As for large dams, supposedly the solution to control and regulate the flow of water according to geographic and demographic requirements, these are now being seen as problems in themselves. As the climate becomes more extreme (a knock-on effect of global warming) on nearly every continent, ‘large dams are at risk of becoming white elephants due to drought and weapons of mass destruction during extreme floods’ (Lori Pottinger, Huffington Post, 21September).
It is being recognised that wastage by evaporation from big dams can be substantially more than from the rivers and, in the worst examples, accounts for up to half of the annual river flow – an incredibly extravagant waste of much needed water.
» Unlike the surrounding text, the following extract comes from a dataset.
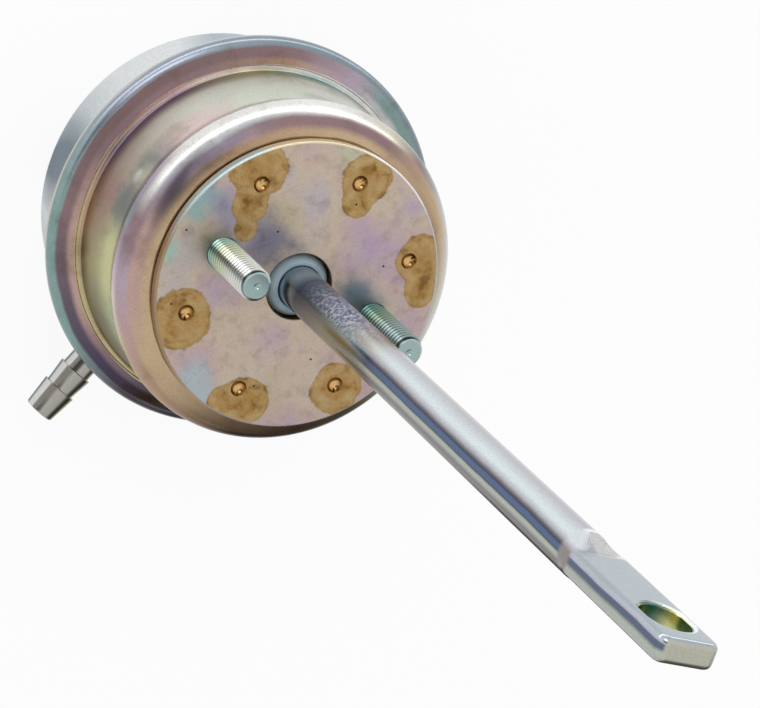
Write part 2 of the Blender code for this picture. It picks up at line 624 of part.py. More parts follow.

A hydroelectric dam in the Amazon has been calculated to produce methane (from rotting vegetation in the flooded forest) with eight times the greenhouse effects of a coal-fired power station with a similar generating capacity. Reservoir gases in Ghana emit up to five times as much greenhouse gas as all the country’s burning of fossil fuel. These examples reveal some of the vicious negative effects of big dams on the global water cycle, a serious consideration for the state of the planet. (These and many more examples from Fred Pearce’s book When the Rivers Run Dry.)
One of the conclusions of a detailed study of almost 200 major international water-related projects over the past 20 years is, ‘This mismanagement of water and aquatic systems has “led to situations where both social and ecological systems are in jeopardy and have even collapsed”’ (http://tinyurl.com/8upcanp).
There is evidence a-plenty to reveal the true culprit – the engine of capitalism driving the all-important imperative for profit. However, it needn’t be like this. Following the elimination of the possibility of manipulation by profit-seeking actors, water, as with all other resources, can be dealt with responsibly in the light of the links between science, technology and policymaking as forged by the democratic decisions in the best interest of the planet and its primary stakeholders, people.